Twelve Angry Men by Reginald Rose // ★★★ ½
I find that I truly don’t have much to say about this particular read. It was for school, obviously. Now that I think about it, I don’t think I’ve ever picked up a play for simple pleasure reading…. but that’s not the point. This story should’ve been right up my alley since it’s largely a thriller, but it was pretty monotonous and a little slow. I did think it was engaging and realistic. It cast a pretty accurate (from what I believe) picture of life in 1957 America, but it was anticlimactic – and that ultimately made the book/play pretty forgettable to me. I was expecting some sort of Agatha Christie twist at the end, but it was all so straight forward. Hopefully studying it in school will give me a better insight into the story. I did enjoy it, but I think it could have been a lot better too.
Cloudwish by Fiona Wood // ★
I’m both crying and screaming in frustration right now. I don’t want to have to write a negative review for this, and the fact that I do have to it infuriating me. Fiona Wood’s Six Impossible Things was funny, relatable and slightly odd. I was hoping for something similar with Cloudwish, and I just didn’t get it. I found the writing style uncomfortable from the very beginning. I literally cringed after reading the first page. It was tried so hard to be “literary”, but it just didn’t work. On top of that I wasn’t a fan of the protagonist, the love interest or the failed attempt at romance (man was it underdeveloped and felt fake because of the magical realism element). Also they way that this book made itself seem so diverse pissed me off. Yes, we had a POC protagonist. And that’s fantastic. It truly is. I loved that this book looked at the “boat people” stereotypes in Australia, they way it does justices to the Vietnamese-Australian community (IMO). But this one element of diversity doesn’t excuse the fact that all of the other characters were stereotype: one-dimensional, typical air-headed “mean girls” that bullied our MC for no good reason; a romantic interest. rich, jock guy that wants to live the life he wants, not his parents’ dream; a gay best friend; and a smart, bespectacled Asian kid. I’m all for diversity (you know I am), but this isn’t the sort of “diversity” I support.
The Ex by Alafair Burke // ★★★
This is the first Alafair Burke novel I’d read. Unfortunately it wasn’t quite as good as I would have hoped. It actually felt like a raw draft so with some changes in structure, I really think there is potential in this book for it to become a powerful thriller. I enjoyed reading from a career-driven female lead (Olivia), but I thought her voice needed to be split into parts – present Olivia and past Olivia. The long, seemingly random tangents that the author is forced to go into to explain the history between Jack (the client/suspect) and Olivia – an important sub-plot of the central storyline – broke the story up and made it harder to follow. If those parts could have been incorporated as flashback chapters every now and again instead, it would have worked so much better. The fact that I also guessed how the story would end within the first 30 pages didn’t help my enjoyment of the story. The wait to see if I was right got a little tedious, and then the epilogue was just awful. It kind of implied this idea/theory/thing rather than told it out right, and I know that readers that didn’t guess it early on will be confused. But overall, I did enjoy this book. I don’t normally read mysteries from the defense’s POV so it was interesting to see how that worked and I feel like I learnt something about the American justice system. I’ll definitely be read more of this author’s works, especially her standalone thrillers, but this one wasn’t for me.
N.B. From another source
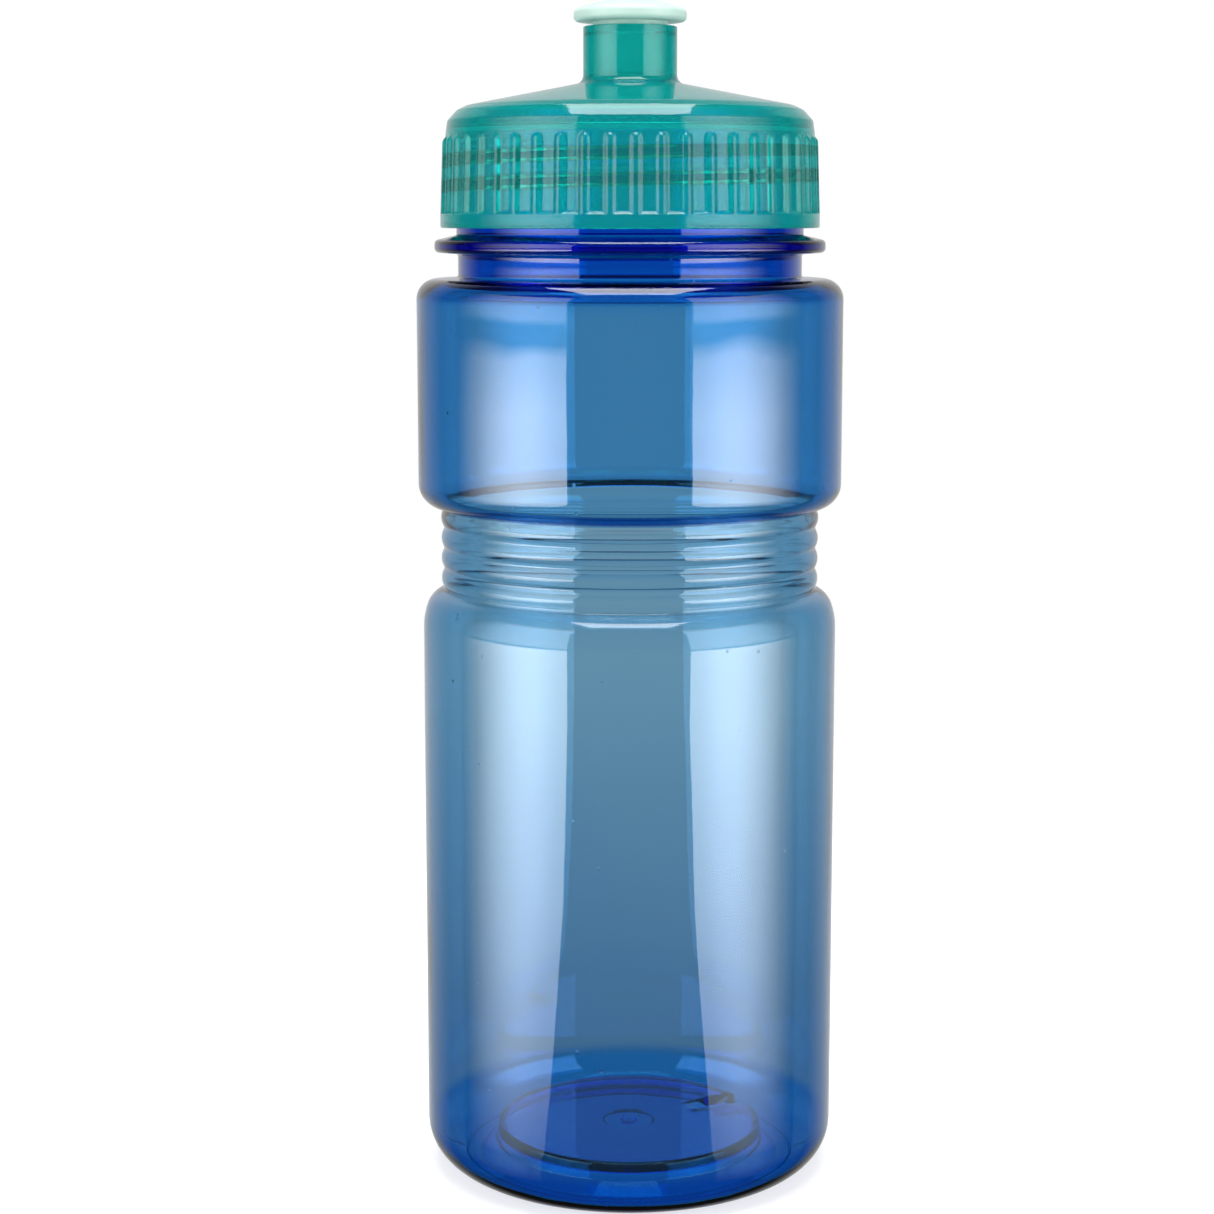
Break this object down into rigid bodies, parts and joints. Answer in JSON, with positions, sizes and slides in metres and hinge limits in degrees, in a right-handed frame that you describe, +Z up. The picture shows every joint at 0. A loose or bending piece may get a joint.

Ex Machina, Vol 3 by Brian K Vaughan, Tony Harris & John Paul Leon // ★★★★ ½
*flails* For those that don’t know, this is my favourite graphic novel series. I have no idea what it is about these books that I love, but love them I do. The art is realistic and just stunningly coloured. It isn’t as gorgeous as the Amulet series, but something about its simplicity and believable characterization makes me happy. The story follows Mitchell Hundred – an ex-superhero vigilante with the ability to communicate with machines who is the current mayor of New York City. Even though it mostly just follows his political career with flashbacks to his vigilante days, I cannot help but be engaged. It’s somehow incredibly personable and realistic. I love Hundred as a character, and find it so easy to slip into this world. I think there’s only one more bind-up in this series, and I’m going to be sad to see it over with.
I’m only 50 pages into Bruiser and somehow, despite the simplicity of the plotline, it’s all kinds of engaging. I’m not just enjoying it, I’m loving it! I really hope that keeps up. I’ve heard a lot of good things about this book so I don’t want to set my standards too high, but at the same time, I’m kind of expecting good things from this book. A Stolen Kiss has a great writing style. I actually love the way it feels so fairytale-like. The characters are adorable, and I’m really invested in their journey – they better work out this curse, or I’m going to be heartbroken!